UNHCR chief ends Sudan visit with relief for 'old' refugees, risks for new ones
High Commissioner António Guterres announces self-reliance initiative for long-stay refugees in east Sudan; expresses concerns over trafficking of asylum-seekers.
KHARTOUM, Sudan, January 13 (UNHCR) - UN refugee agency chief António Guterres ended a visit to Sudan this week by hailing efforts towards lasting solutions for thousands of long-staying refugees in eastern Sudan, while raising concerns about the trafficking of vulnerable people in the region, including asylum-seekers.
"Our refugee programme in Sudan is one of the oldest in Africa, at 45 years. Since then, the government has been hosting refugees from many countries generously," Guterres told journalists in Khartoum on Thursday. Acknowledging the strain that generations of hospitality has put on the Sudanese people, he announced plans to launch an initiative "aimed at helping long-staying refugees become more self-reliant through livelihood projects while also supporting the local community through development projects."
The transitional solutions initiative is supported by the government and will be jointly implemented by UNHCR, the UN Development Programme (UNDP) and the World Bank, starting with a few pilot camps in the east.
Earlier on Thursday, the High Commissioner travelled to Kassala in eastern Sudan to meet the country's largest concentration of refugees, numbering more than 86,000. Many had fled fighting over the past half century between Eritrea and Ethiopia, but the majority were born in Sudan's camps, where they share the ethnicity, language and religion of their host community.
At Shagarab I camp, Guterres met refugee women who had benefited from a micro-credit scheme funded by UNHCR. Among them was Asha Adam, 28, who has been trained to make handicrafts and to run a small business. With an initial loan of 150 Sudanese pounds (about US$56), she started a small "cupboard" shop in her parents' home, selling biscuits, tomato paste and soap bought from the local market.
"It's going well," said the Eritrean refugee, who was born and bred in the camp. "I hope to expand my business into a proper shop that sells more daily necessities like sugar and coffee. My parents are old and my two brothers have daily-wage jobs in the market, so this will help to increase the family's income."
While at Shagarab, the High Commissioner also met some of the recent arrivals. Every month, some 2,000 asylum-seekers reach the camp, mostly single young men from Eritrea. Some come to escape military service back home, others just want a better life elsewhere. Most of them leave the camp within two months of arrival, using smuggling networks to circumvent restrictions on movement and continue their journey to Khartoum, the Middle East or Europe.
Younas, 25, fled Eritrea after enduring years of low pay and harsh conditions in the military. In his four months in Shagarab I camp, he has tried twice to go to Khartoum, which he feels is safer for a deserter. Twice he was arrested and sent back to the camp. But he is determined: "As long as I'm alive, I'll keep trying to find a safer place to go."
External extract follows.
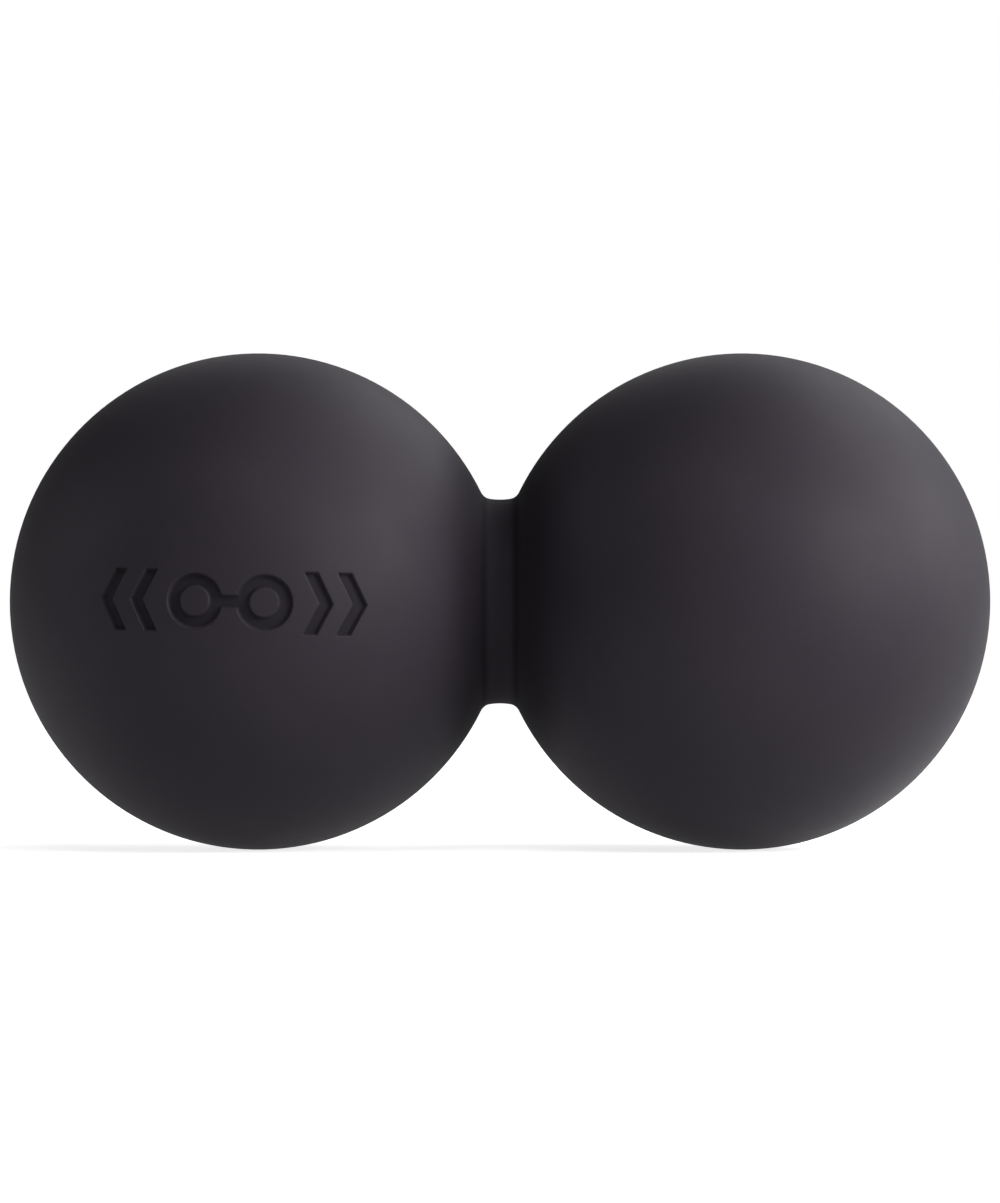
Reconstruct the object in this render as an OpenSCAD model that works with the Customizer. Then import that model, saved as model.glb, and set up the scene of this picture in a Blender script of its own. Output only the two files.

Speaking to a group of recent arrivals, Guterres said, "It's painful to see so many young people become victims of trafficking and kidnapping. Some are even killed. We are prepared to support the government to crack down on the smugglers and to protect the victims."
He added, "This is not only a Sudanese problem, it is a global problem that calls for many countries in the region to respond."
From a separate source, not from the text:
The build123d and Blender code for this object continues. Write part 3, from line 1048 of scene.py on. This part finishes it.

During his Sudan visit, the High Commissioner addressed another pressing issue - the future of an estimated 700,000 southerners living in Sudan after South Sudan seceded in July last year. Some 110,000 of them have so far been registered to return to South Sudan, but are stranded in Khartoum and other areas due to a lack of funds, transportation and security.
He listened to their problems when he visited a departure point at Mayo Mandella in south-eastern Khartoum on Wednesday. Some 245 families originally from the south have been living in makeshift shelters here, some of them for more than one year.
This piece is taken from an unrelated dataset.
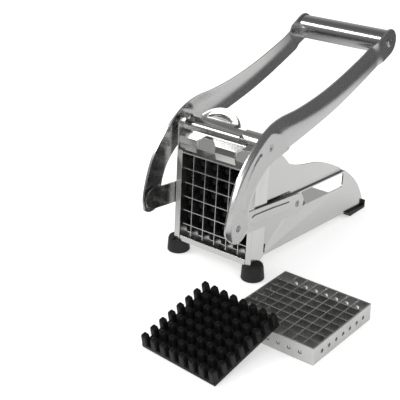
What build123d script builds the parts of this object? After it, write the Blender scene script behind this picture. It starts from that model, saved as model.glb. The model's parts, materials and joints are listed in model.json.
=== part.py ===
"""French fry cutter: a two-arm lever draws a pusher along a tilted chamber into a 36-cell blade cassette.

A spare 64-cell cassette and its pusher lie in front. Millimetres. The machine is drawn level, x across it,
y along the chamber to the rear and z up from the chamber floor, then turned so that its front stands higher.
"""

import os
from math import atan2, cos, degrees, radians, sin

from build123d import *

# Sheet and fits
sheet = 1.2
arm_sheet = 1.5
turning_fit = 0.08
slot_fit = 0.05

# Pivots in (y, z), drawn level
pivot = (4.9, 117.4)
crank = (-33.0, 57.8)
pin = (56.6, 52.9)
grip = (185.0, 177.3)
machine_tilt = 4.0

# Layers across the machine, from the middle out
groove_in = 36.6
plate_in = 39.5
plate_out = plate_in + sheet
web_in = 41.3
web_out = web_in + sheet
link_in = 43.1
link_out = link_in + arm_sheet
arm_in = 46.2
arm_out = arm_in + arm_sheet

# Chamber and front
front_face = -5.2
jog_start = 11.2
jog_end = jog_start + sheet
floor_low = 15.8
floor_top = floor_low + sheet
floor_rear = 181.0
groove = (59.7, 67.7)
pin_radius = 3.0
screw_radius = 2.0
rivet_rise = 0.4
grip_radius = 11.0
lip_top = 96.5
boss = 10.1

# Cutting sets: cells a side, cell pitch
fitted_cells, fitted_pitch = 6, 13.0
spare_cells, spare_pitch = 8, 9.75
blade = 0.6
frame_wall = 1.2
cassette_middle = 54.0

east = (1, 0, 0)


def area(*curves):
    """Face inside a closed chain of curves."""
    return Face(Wire([edge for curve in curves for edge in curve.edges()]))


def polygon(*points):
    return make_face(Polyline(*points, close=True))


def slab(face, start, end):
    """A face drawn in (y, z), given thickness from x = start to x = end."""
    return extrude(Plane.YZ.offset(start) * face, amount=end - start, dir=east)


def rod(centre, radius, start, end):
    return slab(Pos(*centre) * Circle(radius), start, end)


def ring(centre, inner, outer, start, end):
    return rod(centre, outer, start, end) - rod(centre, inner, start, end)


def block(*limits):
    """Box between a lower and an upper limit along each axis."""
    size = [high - low for low, high in limits]
    return Pos(*[low for low, high in limits]) * Box(*size, align=(Align.MIN, Align.MIN, Align.MIN))


def band(line, thickness=sheet):
    """Face of bent sheet on the left of an open line."""
    return make_face(offset(line, amount=thickness, side=Side.LEFT, closed=True).edges())


def other_side(part):
    return mirror(part, about=Plane.YZ)


def direction(degrees):
    return (cos(radians(degrees)), sin(radians(degrees)))


def inset(curve, distance, stations=14):
    """Curve run parallel to another on its right-hand side."""
    places = [step / stations for step in range(stations + 1)]
    points = [
        (
            curve.position_at(place).X + curve.tangent_at(place).Y * distance,
            curve.position_at(place).Y - curve.tangent_at(place).X * distance,
        )
        for place in places
    ]
    return Spline(*points, tangents=[curve.tangent_at(0), curve.tangent_at(1)])


# ---- Body ----

def side_outline():
    """Front leg, chamber, humped top edge and the round boss at the lever axle."""
    rear = Spline(
        (181, 20), (168, 40.5), (143, 60.2), (116, 73.6), (88, 82.8), (60, 87.3), (36, 96.8), (19, 112)
    )
    return area(
        Polyline((front_face, pivot[1]), (front_face, 12), (-3, 9.5), (4, 9.5), (11, floor_low), (177, floor_low)),
        ThreePointArc((177, floor_low), (179.9, 17.0), (181, 20)),
        rear,
        Line((19, 112), (14.6, 114.6)),
        ThreePointArc((14.6, 114.6), (pivot[0], pivot[1] + boss), (front_face, pivot[1])),
    )


def hood(reach):
    """Edge of the side plate turned in round the front of the boss, its free edge cut on a slant."""
    low, high = pivot[1] + 0.1, pivot[1] + boss + 1
    rolled = slab(side_outline(), reach, web_out) - rod(pivot, boss - sheet, reach, web_out)
    rolled &= block((0, 60), (-10, pivot[0]), (low, high))
    keep = polygon((groove_in, low), (reach, low + 7), (reach, high), (web_out, high), (web_out, low))
    return rolled & extrude(Plane.XZ * keep, amount=20, both=True)


def side_plate(hood_reach):
    """Sheet stepped outwards at the front, with a pressed guide groove and a window for the carriage pin."""
    outline = side_outline()
    rear_part = block((plate_in, plate_out), (jog_start, 200), (0, 140))
    front_part = block((web_in, web_out), (-10, jog_end), (0, 140))
    step_part = block((plate_in, web_out), (jog_start, jog_end), (0, 140))
    plate = slab(outline, plate_in, web_out) & (rear_part + front_part + step_part)
    plate += block((groove_in + 0.1, web_out), (front_face, front_face + sheet), (12, lip_top))
    plate += hood(hood_reach)

    low, high = groove
    groove_front = 16.0
    pressed = slab(outline, groove_in, plate_out) & block((30, 50), (groove_front, 200), (low, high))
    opening = block(
        (groove_in + sheet, plate_out + 1), (groove_front + sheet, 200), (low + sheet, high - sheet)
    )
    plate = plate - block((plate_in - 1, plate_out + 1), (groove_front, 200), (low, high)) + (pressed - opening)

    window = Pos(93.5, 52.6) * RectangleRounded(91, 14.2, 3)
    plate -= slab(window, plate_in - 1, plate_out + 1)
    plate -= block((plate_in - 1, web_out + 1), (13.2, 17.2), (18.5, 26.5))
    return plate - rod(pivot, pin_radius, plate_in - 1, web_out + 1)


def chamber_floor():
    """Tray between the side plates, with low flanges and a lip turned down at the rear."""
    reach = plate_in
    tray = block((-reach, reach), (12.7, floor_rear), (floor_low, floor_top))
    for side in (-1, 1):
        inner, outer = sorted((side * (reach - sheet), side * reach))
        tray += block((inner, outer), (20, 170), (floor_low, 23))
    tray += block((-28, 28), (floor_rear - sheet, floor_rear), (floor_low - 3, floor_top))
    return tray


def front_sill():
    sill = block((-web_in, web_in), (front_face + sheet, 11), (11.8, 13.0))
    return sill + block((-36.3, 36.3), (front_face, front_face + sheet), (11.8, 17))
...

"If you want to serve us, please help us to speed up the transportation," said one woman at Mayo Mandella. There are not enough trains and barges to go south, and some roads are unsafe for travel, especially through conflict-affected areas like South Kordofan.
Guterres, who had visited South Sudan earlier this week, noted, "Both governments have agreed to a bilateral plan of action, which we hope will be established in the near future to allow for a more effective return to the south. This will involve air movements for the most vulnerable people, but the opening up of safe convoys by land will be most crucial."